Admittedly, it’s impossible to make a complete judgment of a man based on a few pieces of commentary. The point being, however, it would be wrong to remember him as a person who was flawlessly enlightened. He, like the rest of us, wasn’t! He was a fighter against wrong doing, but that didn’t make him immune to endorsing the wrong doings of others, and for atheists and anti-theists to make a false idol of him, insofar as overlooking the numerous instances he was fundamentally and morally wrong, is something I doubt he would have even hoped for.

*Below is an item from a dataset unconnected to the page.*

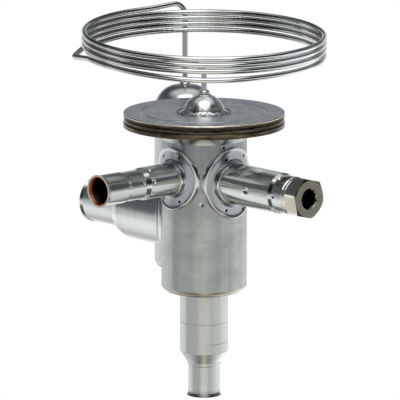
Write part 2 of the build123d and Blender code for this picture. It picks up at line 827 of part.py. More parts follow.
def pressure_pad():
    """The disc that backs the diaphragm, with a boss inside the spring."""
    blind = PAD_BOTTOM + PAD / 2
    return turned(
        (ROD_R + FIT, PAD_BOTTOM - PAD_BOSS),
        (PAD_BOSS_R, PAD_BOTTOM - PAD_BOSS),
        (PAD_BOSS_R, PAD_BOTTOM),
        (PAD_R, PAD_BOTTOM),
        (PAD_R, PAD_TOP - PAD_CHAMFER),
        (PAD_R - PAD_CHAMFER, PAD_TOP),
        (0, PAD_TOP),
        (0, blind),
        (ROD_R + FIT, blind),
    )


# Strainer


def strainer_frame():
    """A rim, ribs and an end cap that carry the mesh."""
    chamber = INLET_WIDE_R - WIDE_WALL
    rim_r = chamber - FIT
    inner = STRAINER_R - STRAINER_MESH_WALL - FIT
    frame = ring(inner, rim_r, STRAINER_TOP - STRAINER_RIM, STRAINER_TOP)
    frame += rod(STRAINER_R + STRAINER_CAP_LIP, STRAINER_BOTTOM, STRAINER_BOTTOM + STRAINER_CAP)
    deep, wide = STRAINER_RIB
    low = STRAINER_BOTTOM + STRAINER_CAP / 2
    high = STRAINER_TOP - STRAINER_RIM / 2
    rib = Box(deep, wide, high - low, align=(Align.MIN, Align.CENTER, Align.MIN))
    for i in range(STRAINER_RIBS):
        frame += Rot(0, 0, 360 * i / STRAINER_RIBS) * Pos(STRAINER_R + FIT, 0, low) * rib
    return frame


def strainer_mesh():
    """The mesh as a thin sleeve between the rim and the cap."""
    return ring(
        STRAINER_R - STRAINER_MESH_WALL,
        STRAINER_R,
        STRAINER_BOTTOM + STRAINER_CAP,
        STRAINER_TOP - STRAINER_RIM,
    )


def strainer_clip():
    """The split ring that holds the strainer up in its chamber."""
    chamber = INLET_WIDE_R - WIDE_WALL
    outer = chamber - FIT
    clip = ring(outer - CLIP_WIDTH, outer, STRAINER_TOP, STRAINER_TOP + CLIP)
    return clip - Pos(chamber, 0, STRAINER_TOP) * Box(4 * CLIP_WIDTH, CLIP_SPLIT, 4 * CLIP)


# Rod guide and its seal


def rod_guide():
    """The wall between the chambers, with a keyed hub for the spring seat."""
    disc = turned(
        (ROD_R + RUNNING, GUIDE_BOTTOM - GUIDE_LOWER_HUB),
        (GUIDE_LOWER_HUB_R, GUIDE_BOTTOM - GUIDE_LOWER_HUB),
        (GUIDE_LOWER_HUB_R, GUIDE_BOTTOM),
        (BODY_BORE_R - FIT, GUIDE_BOTTOM),
        (BODY_BORE_R - FIT, GUIDE_TOP),
        (ROD_R + RUNNING, GUIDE_TOP),
    )
    hub = rod(GUIDE_HUB_R, GUIDE_TOP, GUIDE_HUB_TOP)
    flats = Box(4 * GUIDE_HUB_R, 2 * GUIDE_HUB_FLAT, 4 * GUIDE_HUB_R)
    hub &= Pos(0, 0, GUIDE_HUB_TOP) * flats
    hub -= rod(ROD_R + RUNNING, GUIDE_BOTTOM, GUIDE_HUB_TOP)
    pocket = 2 * (ROD_SEAL_SECTION + FIT) + ROD_SEAL_WASHER
    return disc + hub - rod(ROD_SEAL_POCKET_R, GUIDE_HUB_TOP - pocket, GUIDE_HUB_TOP)


def rod_seal():
    middle = GUIDE_HUB_TOP - ROD_SEAL_WASHER - ROD_SEAL_SECTION - FIT
    return o_ring(ROD_R + FIT, ROD_SEAL_SECTION, middle)


def seal_washer():
    return ring(
        ROD_R + RUNNING, ROD_SEAL_POCKET_R - FIT, GUIDE_HUB_TOP - ROD_SEAL_WASHER, GUIDE_HUB_TOP
    )


# Bevel drive


def bevel_tooth(radius, axial, up_r, up_z):
    """A tooth at angle 0 whose edges all run to the cones' apex at the origin.

    radius and axial place the pitch line's outer end, and (up_r, up_z) points
    square to it, out of the gear.
    """
    half = TOOTH_SHARE * pi * MODULE / 2
    slope = tan(radians(FLANK))
    depth = DEDENDUM + TOOTH_ROOT
    corners = []
    for height, side in ((-depth, -1), (ADDENDUM, -1), (ADDENDUM, 1), (-depth, 1)):
        width = half - slope * height
        corners.append(Vector(radius + up_r * height, side * width, axial + up_z * height))
    outer = Face(Wire.make_polygon(corners))
    inner = Face(Wire.make_polygon([c * CONE_SHRINK for c in corners]))
    return Solid.make_loft([outer.outer_wire(), inner.outer_wire()], ruled=True)


def crown_wheel():
    """The level bevel gear, threaded inside for the spring seat."""
    up_r = PINION_R / CONE_LENGTH_OF_GEARS
    up_z = CROWN_R / CONE_LENGTH_OF_GEARS
    root = (CROWN_R - DEDENDUM * up_r, -PINION_R - DEDENDUM * up_z)
    bore = SEAT_THREAD_R + RUNNING
    slope = root[1] / root[0]
    base = GUIDE_TOP + SEAT_GAP - ADJUSTER_Z
    wheel = turned(
        (bore, base),
        (CROWN_R + CROWN_RIM, base),
        (CROWN_R + CROWN_RIM, root[1] - CROWN_RIM / 2),
        root,
        (bore, bore * slope),
    )
    for i in range(CROWN_TEETH):
        tooth = bevel_tooth(CROWN_R, -PINION_R, up_r, up_z)
        wheel += Rot(0, 0, 360 * (i + 0.5) / CROWN_TEETH) * tooth
    return Pos(0, 0, ADJUSTER_Z) * wheel


def bevel_pinion():
    """The small bevel gear on the stem's nose, with a tooth straight down."""
    up_r = CROWN_R / CONE_LENGTH_OF_GEARS
    up_z = -PINION_R / CONE_LENGTH_OF_GEARS
    root = (PINION_R - DEDENDUM * up_r, CROWN_R - DEDENDUM * up_z)
    nose = (root[0] * CONE_SHRINK, root[1] * CONE_SHRINK)
    back = root[1] + PINION_BACK
    pinion = turned((STEM_NOSE_R, nose[1]), nose, root, (root[0], back), (STEM_NOSE_R, back))
    for i in range(PINION_TEETH):
        tooth = bevel_tooth(PINION_R, CROWN_R, up_r, up_z)
        pinion += Rot(0, 0, -90 + 360 * i / PINION_TEETH) * tooth
    return ADJUSTER * (pinion - rod(STEM_NOSE_R + FIT, 0, 2 * back))


def spring_seat():
    """The threaded cup that the crown wheel lifts and lowers."""
    bottom = SPRING_SEAT_BOTTOM
    cup = rod(SEAT_THREAD_R, bottom, bottom + SPRING_SEAT_HEIGHT)
    cup -= rod(SPRING_R + SPRING_WIRE_R + 4 * FIT, SPRING_FLOOR_Z, bottom + SPRING_SEAT_HEIGHT)
    key = rod(GUIDE_HUB_R + RUNNING, bottom, SPRING_FLOOR_Z)
    flats = Box(4 * GUIDE_HUB_R, 2 * (GUIDE_HUB_FLAT + RUNNING), 4 * GUIDE_HUB_R)
    key &= Pos(0, 0, bottom) * flats
    return cup - key


def superheat_spring():
    """The coil spring between its seat and the pad."""
    low = SPRING_FLOOR_Z + SPRING_WIRE_R + SEAT_GAP
    high = PAD_BOTTOM - SPRING_WIRE_R - SEAT_GAP
    pitch = (high - low) / SPRING_TURNS
    line = Helix(pitch, high - low, SPRING_R)
    section = Plane(line @ 0, z_dir=line % 0) * Circle(SPRING_WIRE_R)
    return Pos(0, 0, low) * sweep(section, path=Wire(line.edges()), is_frenet=True)


# Stem, its bearings and the plug


def adjusting_stem():
    """The stem, from the pinion's seat to the square for the key."""
    pinion_back = CROWN_R + DEDENDUM * PINION_R / CONE_LENGTH_OF_GEARS + PINION_BACK
    nose = CROWN_R * CONE_SHRINK + STEM_NOSE_SEAT
    stem = rod(STEM_NOSE_R, nose, pinion_back) + rod(STEM_R, pinion_back, SQUARE_START)
    stem += rod(STEM_COLLAR_R, INSERT_START - SEAT_GAP - STEM_COLLAR, INSERT_START - SEAT_GAP)
    return ADJUSTER * (stem + prism(4, SQUARE, 45, SQUARE_START, STEM_END))


def stem_bush():
    """The inner bearing, vented so that the tube shares the chamber's pressure."""
    bush = ring(STEM_R + RUNNING, ADJUSTER_BORE_R - FIT, BUSH_START, BUSH_START + BUSH)
    vent_at = (STEM_R + ADJUSTER_BORE_R) / 2
    vent = Pos(vent_at, 0, 0) * rod(BUSH_VENT_R, 0, 2 * BUSH_START)
    for i in range(BUSH_VENTS):
        bush -= Rot(0, 0, 360 * i / BUSH_VENTS) * vent
    return ADJUSTER * bush


def adjuster_insert():
    """The bush staked and rolled into the tube's end, threaded for gland and plug."""
    wide = ADJUSTER_BORE_R - FIT
    narrow = SWAGED_R - ADJUSTER_WALL - FIT
    insert = turned(
        (STEM_R + RUNNING, INSERT_START),
        (wide, INSERT_START),
        (wide, ADJUSTER_SWAGE_FROM - FIT),
        (narrow, ADJUSTER_SWAGE_TO - FIT),
        (narrow, ADJUSTER_END),
        (PLUG_THREAD_R + RUNNING, ADJUSTER_END),
        (PLUG_THREAD_R + RUNNING, PLUG_THREAD_START),
        (GLAND_R, PLUG_THREAD_START),
        (GLAND_R, GLAND_START),
        (STEM_R + RUNNING, GLAND_START),
    )
    return ADJUSTER * insert


def stem_seal():
    return ADJUSTER * o_ring(STEM_R + FIT, SEAL_SECTION, GLAND_START + SEAL_SECTION + FIT)


def gland_nut():
    """The slotted nut that holds the stem's seal in its pocket."""
    start = GLAND_START + 2 * (SEAL_SECTION + FIT)
    nut = ring(STEM_R + RUNNING, GLAND_R - FIT, start, start + GLAND_NUT)
    slot = Pos(0, 0, start + GLAND_NUT) * Box(4 * GLAND_R, GLAND_NUT_SLOT, GLAND_NUT_SLOT)
    return ADJUSTER * (nut - slot)


def plug_seal_ring():
    start = ADJUSTER_END + SEAT_GAP
    end = start + PLUG_WASHER - FIT
    return ADJUSTER * turned(
        (PLUG_THREAD_R + 2 * RUNNING, start),
        (PLUG_WASHER_R - PLUG_WASHER_EDGE, start),
        (PLUG_WASHER_R, start + PLUG_WASHER_EDGE),
        (PLUG_WASHER_R, end - PLUG_WASHER_EDGE),
        (PLUG_WASHER_R - PLUG_WASHER_EDGE, end),
        (PLUG_THREAD_R + 2 * RUNNING, end),
    )


def hex_plug():
    """The screwed plug, with flats outside and a hexagon socket."""
    spread = HEX_CORNER_R - HEX_FACE_R
    head = prism(6, HEX_AF, HEX_TURN, HEX_START, PLUG_END)
    head &= turned(
        (0, HEX_START),
        (HEX_FACE_R, HEX_START),
        (HEX_CORNER_R, HEX_START + spread * tan(radians(HEX_BACK_CHAMFER))),
        (HEX_CORNER_R, PLUG_END - spread * tan(radians(HEX_CHAMFER))),
        (HEX_FACE_R, PLUG_END),
        (0, PLUG_END),
    )
    plug = head + rod(PLUG_THREAD_R, PLUG_START, HEX_START)
    plug -= rod(PLUG_HOLLOW_R, PLUG_START, PLUG_START + PLUG_HOLLOW)
    socket = prism(6, SOCKET_AF, SOCKET_TURN, PLUG_END - SOCKET_DEPTH, PLUG_END)
    mouth_r = SOCKET_AF / 2 / cos(pi / 6) + SOCKET_BEVEL
    bevel = turned((0, PLUG_END), (mouth_r, PLUG_END), (0, PLUG_END - mouth_r))
    return ADJUSTER * (plug - socket - bevel)


NODES = (
    valve_body, outlet_saddle, equalizer_saddle, adjuster_saddle,
    inlet_tube, inlet_liner, outlet_tube, outlet_liner,
    equalizer_tube, equalizer_liner, adjuster_tube,
    head_lower_housing, head_clamp_ring, diaphragm, head_top_plate,
    capillary_dome, dome_joint, capillary, bulb, bulb_joint,
    orifice_seat, valve_cone, push_rod, pressure_pad,
    strainer_frame, strainer_mesh, strainer_clip,
    rod_guide, rod_seal, seal_washer,
    crown_wheel, bevel_pinion, spring_seat, superheat_spring,
    adjusting_stem, stem_bush, adjuster_insert, stem_seal, gland_nut,
    plug_seal_ring, hex_plug,
)

os.makedirs("parts", exist_ok=True)
for make in NODES:
    export_step(make(), f"parts/{make.__name__}.step")
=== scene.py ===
"""A stainless expansion valve: its finishes, fine detail, light and camera.

+Z runs up the valve, the adjuster points along +X, the equalizer tube along -Y
and the outlet tube along -X. Blender works in metres. The valve's own sizes are
written in millimetres and multiplied by MM.
"""
from math import cos, pi, radians, sin
from typing import NamedTuple

import bmesh
import bpy
from mathutils import Matrix, Vector


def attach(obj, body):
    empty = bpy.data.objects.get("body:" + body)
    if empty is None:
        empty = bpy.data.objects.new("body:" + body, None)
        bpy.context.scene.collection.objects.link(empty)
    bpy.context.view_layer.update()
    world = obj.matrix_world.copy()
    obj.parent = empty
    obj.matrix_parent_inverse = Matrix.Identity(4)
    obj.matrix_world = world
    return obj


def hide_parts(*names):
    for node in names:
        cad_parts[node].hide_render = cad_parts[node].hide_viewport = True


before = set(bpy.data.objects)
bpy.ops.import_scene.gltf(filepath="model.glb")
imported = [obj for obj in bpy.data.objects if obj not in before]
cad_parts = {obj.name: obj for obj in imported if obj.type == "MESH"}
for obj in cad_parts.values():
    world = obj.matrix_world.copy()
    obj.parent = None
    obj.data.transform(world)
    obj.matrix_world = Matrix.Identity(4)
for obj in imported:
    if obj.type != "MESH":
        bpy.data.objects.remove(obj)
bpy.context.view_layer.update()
MM = 0.001

# Sizes of the valve in millimetres. A level is a height on +Z.
BODY_R = 19.7
BODY_BOTTOM = 49.3
BODY_PITS = ((-44.3, 93.0), (-15.1, 119.4))  # degrees about +Z and level
OUTLET_LEVEL = 81.3
OUTLET_ROOT_R = 14.3
OUTLET_MOUTH = -74.8
EQUALIZER_LEVEL = 104.4
EQUALIZER_R = 7.5
EQUALIZER_MOUTH = -64.5
ADJUSTER_LEVEL = 102.6
ADJUSTER_R = 9.4
PLUG_END = 70.35
HEAD_R = 37.1
HEAD_BOTTOM = 126.6
HEAD_TOP = 132.85
DOME_FOOT_R = 12.2
HEAD_LEG = (0.0, 0.0, 0.0)
BULB_LEG = (-49.88, 33.4, 0.0)


# Nodes and finishes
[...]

Regardless I will remember him for the positive and profound influence he had on my life, and I will leave you with my one my favorite passages from ‘God Is Not Great’”:
“Faith is the surrender of the mind; it’s the surrender of reason, it’s the surrender of the only thing that makes us different from other mammals. It’s our need to believe, and to surrender our skepticism and our reason, our yearning to discard that and put all our trust or faith in someone or something, that is the sinister thing to me. Of all the supposed virtues, faith must be the most overrated.”